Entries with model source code
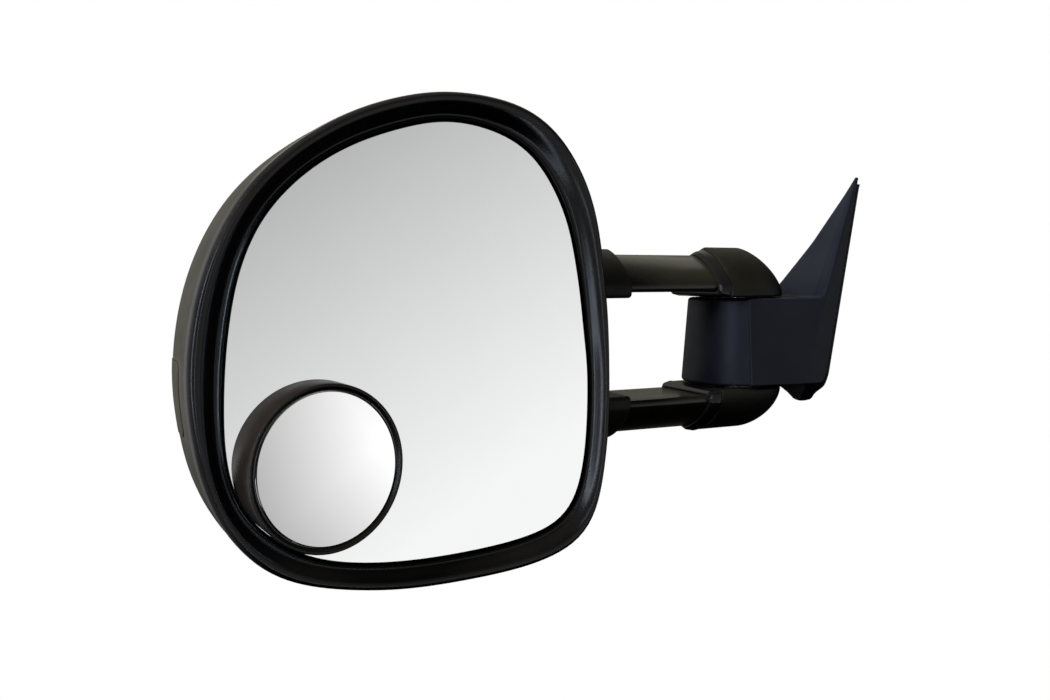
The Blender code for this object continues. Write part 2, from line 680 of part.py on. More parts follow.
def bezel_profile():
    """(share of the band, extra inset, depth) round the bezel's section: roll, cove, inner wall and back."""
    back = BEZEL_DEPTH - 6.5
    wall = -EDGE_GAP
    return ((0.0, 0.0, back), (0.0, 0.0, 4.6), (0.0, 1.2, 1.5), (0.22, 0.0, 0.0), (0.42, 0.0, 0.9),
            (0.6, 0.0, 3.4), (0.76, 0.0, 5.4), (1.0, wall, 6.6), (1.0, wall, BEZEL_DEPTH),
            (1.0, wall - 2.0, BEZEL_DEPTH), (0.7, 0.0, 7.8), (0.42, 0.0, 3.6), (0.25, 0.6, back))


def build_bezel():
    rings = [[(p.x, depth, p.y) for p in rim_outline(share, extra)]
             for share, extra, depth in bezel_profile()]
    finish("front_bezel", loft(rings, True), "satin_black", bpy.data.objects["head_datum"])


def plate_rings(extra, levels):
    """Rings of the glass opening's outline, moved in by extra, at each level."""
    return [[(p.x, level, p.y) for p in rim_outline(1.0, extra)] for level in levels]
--
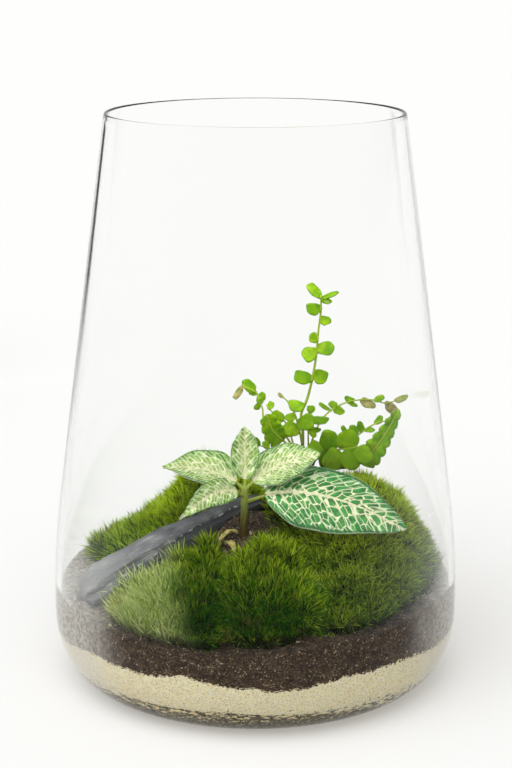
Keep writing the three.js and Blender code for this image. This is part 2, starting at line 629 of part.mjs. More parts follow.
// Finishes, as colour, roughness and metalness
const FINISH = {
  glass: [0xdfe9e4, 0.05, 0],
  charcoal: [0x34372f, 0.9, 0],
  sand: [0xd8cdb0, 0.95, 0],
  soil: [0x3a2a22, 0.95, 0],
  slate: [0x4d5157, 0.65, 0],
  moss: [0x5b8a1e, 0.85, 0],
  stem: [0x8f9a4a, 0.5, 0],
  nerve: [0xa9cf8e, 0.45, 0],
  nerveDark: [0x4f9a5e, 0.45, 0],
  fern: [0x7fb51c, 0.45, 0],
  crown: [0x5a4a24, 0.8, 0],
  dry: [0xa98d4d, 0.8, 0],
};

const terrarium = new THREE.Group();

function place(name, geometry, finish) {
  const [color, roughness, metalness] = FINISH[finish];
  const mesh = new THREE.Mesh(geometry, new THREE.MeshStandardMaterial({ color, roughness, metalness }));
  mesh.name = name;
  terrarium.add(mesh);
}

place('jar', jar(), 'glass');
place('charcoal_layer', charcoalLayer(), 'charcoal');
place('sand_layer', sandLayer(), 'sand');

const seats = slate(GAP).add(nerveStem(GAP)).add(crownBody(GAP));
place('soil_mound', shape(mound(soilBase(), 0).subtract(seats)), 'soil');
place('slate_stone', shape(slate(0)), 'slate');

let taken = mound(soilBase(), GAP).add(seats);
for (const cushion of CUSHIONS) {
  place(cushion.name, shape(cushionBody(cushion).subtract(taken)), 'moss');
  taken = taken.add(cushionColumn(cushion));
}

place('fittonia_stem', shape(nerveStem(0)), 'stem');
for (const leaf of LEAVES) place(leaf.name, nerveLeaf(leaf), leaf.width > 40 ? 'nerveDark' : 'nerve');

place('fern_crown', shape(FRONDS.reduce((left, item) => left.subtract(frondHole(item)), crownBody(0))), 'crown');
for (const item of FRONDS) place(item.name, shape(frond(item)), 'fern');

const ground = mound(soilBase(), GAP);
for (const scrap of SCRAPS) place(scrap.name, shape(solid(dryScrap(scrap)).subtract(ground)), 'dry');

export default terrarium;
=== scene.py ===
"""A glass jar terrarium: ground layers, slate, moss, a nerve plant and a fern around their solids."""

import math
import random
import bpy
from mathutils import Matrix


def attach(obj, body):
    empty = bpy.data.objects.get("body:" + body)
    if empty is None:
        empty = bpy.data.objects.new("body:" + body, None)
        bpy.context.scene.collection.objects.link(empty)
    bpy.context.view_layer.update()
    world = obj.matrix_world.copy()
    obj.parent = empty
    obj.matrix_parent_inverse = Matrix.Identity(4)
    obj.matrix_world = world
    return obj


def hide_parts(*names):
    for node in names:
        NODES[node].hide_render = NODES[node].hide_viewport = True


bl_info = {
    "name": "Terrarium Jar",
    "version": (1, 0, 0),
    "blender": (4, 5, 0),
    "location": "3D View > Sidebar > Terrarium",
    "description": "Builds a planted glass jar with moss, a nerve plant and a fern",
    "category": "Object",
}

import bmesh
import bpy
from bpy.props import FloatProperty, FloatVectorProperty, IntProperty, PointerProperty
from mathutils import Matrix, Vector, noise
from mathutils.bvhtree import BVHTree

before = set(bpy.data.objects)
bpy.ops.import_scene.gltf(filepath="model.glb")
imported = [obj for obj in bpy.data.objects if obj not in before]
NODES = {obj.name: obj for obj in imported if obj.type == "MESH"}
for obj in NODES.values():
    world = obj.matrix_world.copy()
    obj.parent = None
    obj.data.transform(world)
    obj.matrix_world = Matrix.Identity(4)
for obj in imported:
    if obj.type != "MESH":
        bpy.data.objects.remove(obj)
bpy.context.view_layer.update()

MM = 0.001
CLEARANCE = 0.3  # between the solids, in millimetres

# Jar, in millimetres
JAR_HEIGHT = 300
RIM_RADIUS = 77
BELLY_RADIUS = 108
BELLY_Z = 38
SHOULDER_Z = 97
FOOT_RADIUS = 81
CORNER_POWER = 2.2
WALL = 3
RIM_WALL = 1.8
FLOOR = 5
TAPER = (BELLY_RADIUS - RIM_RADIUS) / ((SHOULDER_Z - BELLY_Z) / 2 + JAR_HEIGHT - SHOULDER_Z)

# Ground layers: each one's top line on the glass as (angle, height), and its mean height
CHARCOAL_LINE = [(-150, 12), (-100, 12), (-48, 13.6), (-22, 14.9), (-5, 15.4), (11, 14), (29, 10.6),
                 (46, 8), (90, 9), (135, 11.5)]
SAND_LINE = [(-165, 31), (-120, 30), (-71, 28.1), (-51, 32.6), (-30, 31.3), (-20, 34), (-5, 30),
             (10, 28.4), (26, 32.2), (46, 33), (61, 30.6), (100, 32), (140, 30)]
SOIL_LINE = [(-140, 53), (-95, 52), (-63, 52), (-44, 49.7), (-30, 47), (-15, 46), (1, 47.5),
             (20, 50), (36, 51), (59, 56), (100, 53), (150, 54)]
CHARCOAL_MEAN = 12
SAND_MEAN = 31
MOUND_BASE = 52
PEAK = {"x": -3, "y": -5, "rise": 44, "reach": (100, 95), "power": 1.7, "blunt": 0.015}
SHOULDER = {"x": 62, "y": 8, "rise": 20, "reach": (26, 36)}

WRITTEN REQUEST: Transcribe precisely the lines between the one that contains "place('fittonia_stem', shape(nerveStem(0)), 'stem');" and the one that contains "NODES[node].hide_render = NODES[node].hide_viewport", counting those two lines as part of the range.

WRITTEN RESPONSE:
place('fittonia_stem', shape(nerveStem(0)), 'stem');
for (const leaf of LEAVES) place(leaf.name, nerveLeaf(leaf), leaf.width > 40 ? 'nerveDark' : 'nerve');

place('fern_crown', shape(FRONDS.reduce((left, item) => left.subtract(frondHole(item)), crownBody(0))), 'crown');
for (const item of FRONDS) place(item.name, shape(frond(item)), 'fern');

const ground = mound(soilBase(), GAP);
for (const scrap of SCRAPS) place(scrap.name, shape(solid(dryScrap(scrap)).subtract(ground)), 'dry');

export default terrarium;
=== scene.py ===
"""A glass jar terrarium: ground layers, slate, moss, a nerve plant and a fern around their solids."""

import math
import random
import bpy
from mathutils import Matrix


def attach(obj, body):
    empty = bpy.data.objects.get("body:" + body)
    if empty is None:
        empty = bpy.data.objects.new("body:" + body, None)
        bpy.context.scene.collection.objects.link(empty)
    bpy.context.view_layer.update()
    world = obj.matrix_world.copy()
    obj.parent = empty
    obj.matrix_parent_inverse = Matrix.Identity(4)
    obj.matrix_world = world
    return obj


def hide_parts(*names):
    for node in names:
        NODES[node].hide_render = NODES[node].hide_viewport = True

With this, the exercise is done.